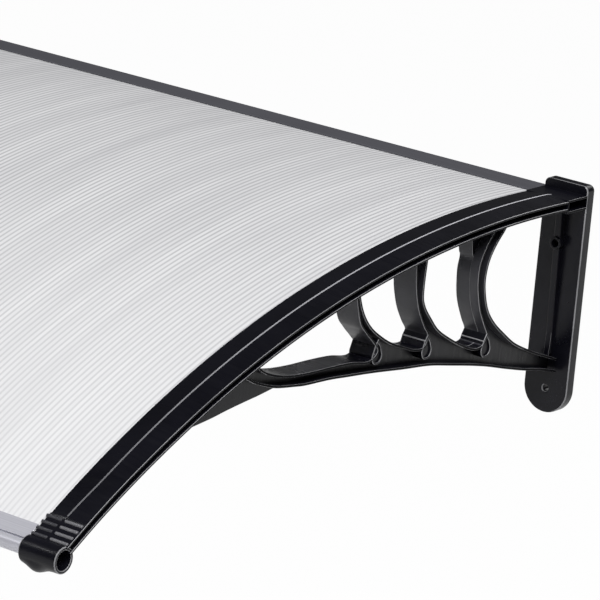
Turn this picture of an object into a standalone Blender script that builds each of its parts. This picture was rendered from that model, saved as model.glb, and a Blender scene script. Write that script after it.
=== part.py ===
"""Door canopy, in metres, +Z up, with the wall behind it at Y = 0 and the roof reaching out along -Y.

A bent twin-wall sheet sits between two moulded brackets. Each bracket is one moulding: a wall plate, a
curved roof beam that is slotted on both sides, a lattice below it and a round nose. An aluminium bar closes
the sheet at the wall and another, with a tube on it, at the front. The origin is the middle of the rear
bar's back face. Side outlines are written as (out, up), where out is the distance from the wall.
"""
from functools import lru_cache
from math import cos, floor, hypot, pi, radians, sin

import bmesh
import bpy
from mathutils import Matrix, Vector

# Fits
GAP = 0.0003

# Roof arc: the line along the beam's upper edge, from the wall plate to the nose
CANOPY_WIDTH = 1.200
ARC_RUN = 0.794
ARC_SEGMENTS = 10
WALL_SLOPE = radians(-2.9)
WALL_RADIUS = 1.426
FRONT_RADIUS = 1.056

# Rear bar, an extrusion with a closed back and two lips that hold the sheet
REAR_BAR_HEIGHT = 0.0084
REAR_BAR_DEPTH = 0.031
REAR_BAR_BELOW_ARC = 0.0002
REAR_BACK_WALL = 0.0016
REAR_TOP_LIP = 0.0010
REAR_LOWER_LIP = 0.0011
REAR_STOP_WALL = 0.0016

# Wall plate
PLATE_WIDTH = 0.051
PLATE_THICKNESS = 0.012
PLATE_HEIGHT = 0.2346
PLATE_ABOVE_ARC = 0.0113
PLATE_CORNER = 0.006
PLATE_EDGE = 0.001
UPPER_HOLE_DROP = 0.0609
UPPER_HOLE_RADIUS = 0.004
LOWER_HOLE_DROP = 0.2117
LOWER_HOLE_RADIUS = 0.0035
BOSS_RADIUS = 0.0065
BOSS_REACH = 0.010
RIB_WIDTH = 0.007
RIB_REACH_TOP = 0.009
RIB_REACH_LOW = 0.003
RIB_LENGTH = 0.156

# Roof beam of the bracket
BEAM_WIDTH_WALL = 0.0506
BEAM_WIDTH_FRONT = 0.0405
SIDE_SET_BACK = 0.0002
FLANGE = 0.0021
CREASE_HEIGHT = 0.0022
CREASE_LEAST = 0.0001
CREASE_STARTS = 0.015
CREASE_FULL = 0.033
CREASE_BEFORE_NOSE = 0.037
CREASE_FADE = 0.004
BEAM_WEB = 0.008

# Block where the beam meets the plate, with a pocket each side for the rear bar's end
BLOCK_REACH = 0.032
POCKET_REACH = 0.030
BLOCK_WALL = 0.0022

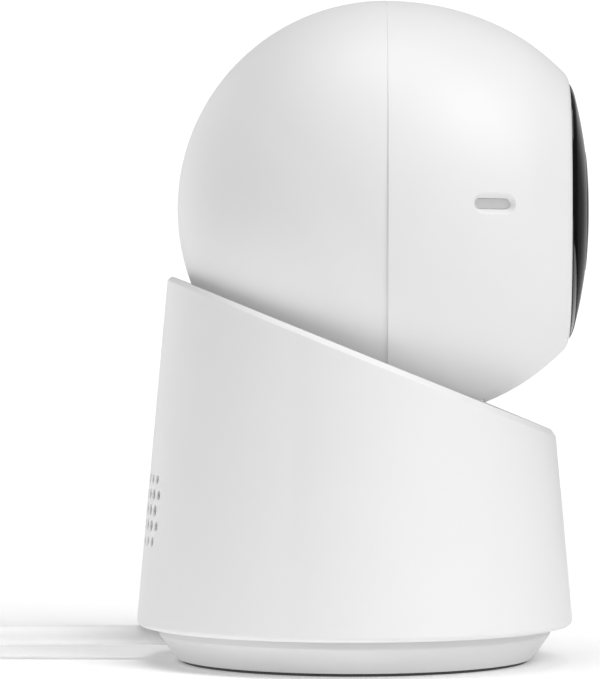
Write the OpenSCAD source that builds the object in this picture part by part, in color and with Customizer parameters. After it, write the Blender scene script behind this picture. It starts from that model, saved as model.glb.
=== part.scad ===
// Indoor pan and tilt security camera: a round head that tilts in a slanted, turning body, on a low foot.
// Millimetres. +X is the way the camera looks, +Z is up. The origin is on the turning axis, at table height.

/* [Body] */
// Radius of the body's lower edge
base_r = 37.9; // [37:0.1:39]
// Lean of the body's wall towards its axis, in degrees
base_lean = 5.13; // [4.6:0.01:5.4]
// Height of the body's lower edge above the table
skirt_z = 6.2; // [6.2:0.1:6.6]
// Height of the slanted rim where it crosses the axis
rim_z = 53.8; // [53:0.1:54.4]
// Slope of the rim, in degrees
rim_slope = 22; // [21:0.5:23]
// Thickness of the moulded walls of the body
wall = 2.2; // [2:0.1:2.4]

/* [Head] */
// How far the head's centre stands in front of the turning axis
head_x = 5.5; // [5:0.1:6]
// Height of the head's centre
head_z = 78.4; // [78:0.1:79]
// Radius of the round rear shell
head_r = 36.3; // [36:0.1:36.5]
// Radius of the front shell at the seam
front_r = 36.5; // [36.2:0.1:36.6]
// Half length of the ellipse that the front shell follows
front_len = 41.4; // [41:0.1:41.8]
// Thickness of the head's shells
head_wall = 2; // [1.8:0.1:2.1]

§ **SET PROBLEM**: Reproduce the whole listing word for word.

§ **FULL SOLUTION**:
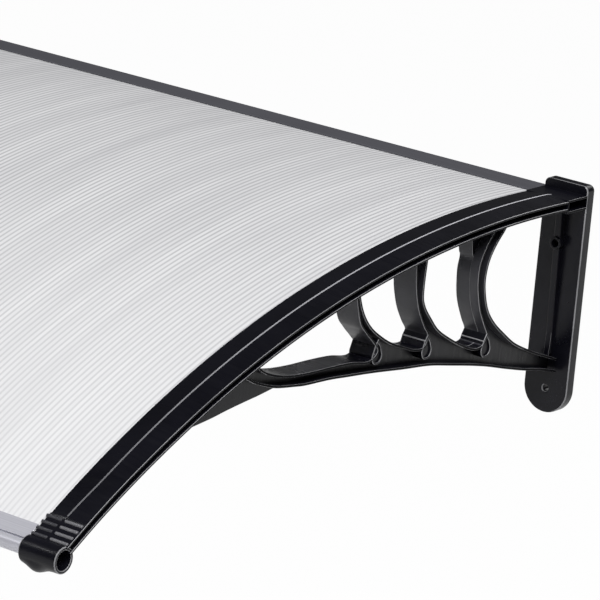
Turn this picture of an object into a standalone Blender script that builds each of its parts. This picture was rendered from that model, saved as model.glb, and a Blender scene script. Write that script after it.
=== part.py ===
"""Door canopy, in metres, +Z up, with the wall behind it at Y = 0 and the roof reaching out along -Y.

A bent twin-wall sheet sits between two moulded brackets. Each bracket is one moulding: a wall plate, a
curved roof beam that is slotted on both sides, a lattice below it and a round nose. An aluminium bar closes
the sheet at the wall and another, with a tube on it, at the front. The origin is the middle of the rear
bar's back face. Side outlines are written as (out, up), where out is the distance from the wall.
"""
from functools import lru_cache
from math import cos, floor, hypot, pi, radians, sin

import bmesh
import bpy
from mathutils import Matrix, Vector

# Fits
GAP = 0.0003

# Roof arc: the line along the beam's upper edge, from the wall plate to the nose
CANOPY_WIDTH = 1.200
ARC_RUN = 0.794
ARC_SEGMENTS = 10
WALL_SLOPE = radians(-2.9)
WALL_RADIUS = 1.426
FRONT_RADIUS = 1.056

# Rear bar, an extrusion with a closed back and two lips that hold the sheet
REAR_BAR_HEIGHT = 0.0084
REAR_BAR_DEPTH = 0.031
REAR_BAR_BELOW_ARC = 0.0002
REAR_BACK_WALL = 0.0016
REAR_TOP_LIP = 0.0010
REAR_LOWER_LIP = 0.0011
REAR_STOP_WALL = 0.0016

# Wall plate
PLATE_WIDTH = 0.051
PLATE_THICKNESS = 0.012
PLATE_HEIGHT = 0.2346
PLATE_ABOVE_ARC = 0.0113
PLATE_CORNER = 0.006
PLATE_EDGE = 0.001
UPPER_HOLE_DROP = 0.0609
UPPER_HOLE_RADIUS = 0.004
LOWER_HOLE_DROP = 0.2117
LOWER_HOLE_RADIUS = 0.0035
BOSS_RADIUS = 0.0065
BOSS_REACH = 0.010
RIB_WIDTH = 0.007
RIB_REACH_TOP = 0.009
RIB_REACH_LOW = 0.003
RIB_LENGTH = 0.156

# Roof beam of the bracket
BEAM_WIDTH_WALL = 0.0506
BEAM_WIDTH_FRONT = 0.0405
SIDE_SET_BACK = 0.0002
FLANGE = 0.0021
CREASE_HEIGHT = 0.0022
CREASE_LEAST = 0.0001
CREASE_STARTS = 0.015
CREASE_FULL = 0.033
CREASE_BEFORE_NOSE = 0.037
CREASE_FADE = 0.004
BEAM_WEB = 0.008

# Block where the beam meets the plate, with a pocket each side for the rear bar's end
BLOCK_REACH = 0.032
POCKET_REACH = 0.030
BLOCK_WALL = 0.0022

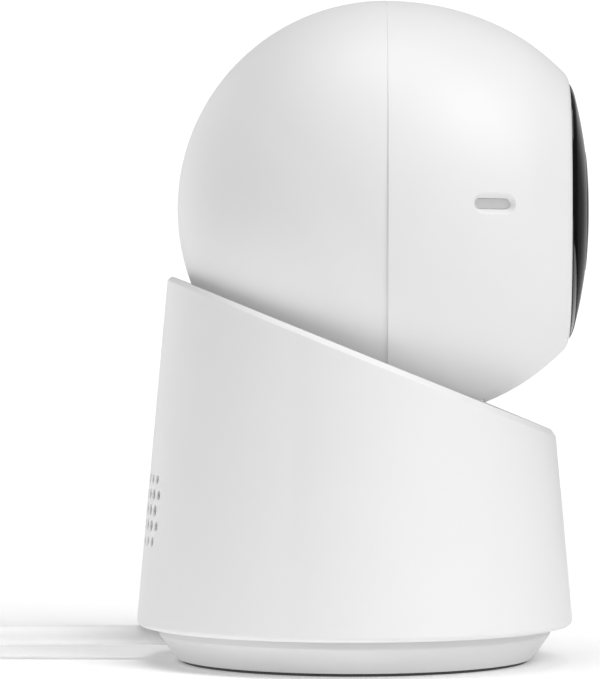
Write the OpenSCAD source that builds the object in this picture part by part, in color and with Customizer parameters. After it, write the Blender scene script behind this picture. It starts from that model, saved as model.glb.
=== part.scad ===
// Indoor pan and tilt security camera: a round head that tilts in a slanted, turning body, on a low foot.
// Millimetres. +X is the way the camera looks, +Z is up. The origin is on the turning axis, at table height.

/* [Body] */
// Radius of the body's lower edge
base_r = 37.9; // [37:0.1:39]
// Lean of the body's wall towards its axis, in degrees
base_lean = 5.13; // [4.6:0.01:5.4]
// Height of the body's lower edge above the table
skirt_z = 6.2; // [6.2:0.1:6.6]
// Height of the slanted rim where it crosses the axis
rim_z = 53.8; // [53:0.1:54.4]
// Slope of the rim, in degrees
rim_slope = 22; // [21:0.5:23]
// Thickness of the moulded walls of the body
wall = 2.2; // [2:0.1:2.4]

/* [Head] */
// How far the head's centre stands in front of the turning axis
head_x = 5.5; // [5:0.1:6]
// Height of the head's centre
head_z = 78.4; // [78:0.1:79]
// Radius of the round rear shell
head_r = 36.3; // [36:0.1:36.5]
// Radius of the front shell at the seam
front_r = 36.5; // [36.2:0.1:36.6]
// Half length of the ellipse that the front shell follows
front_len = 41.4; // [41:0.1:41.8]
// Thickness of the head's shells
head_wall = 2; // [1.8:0.1:2.1]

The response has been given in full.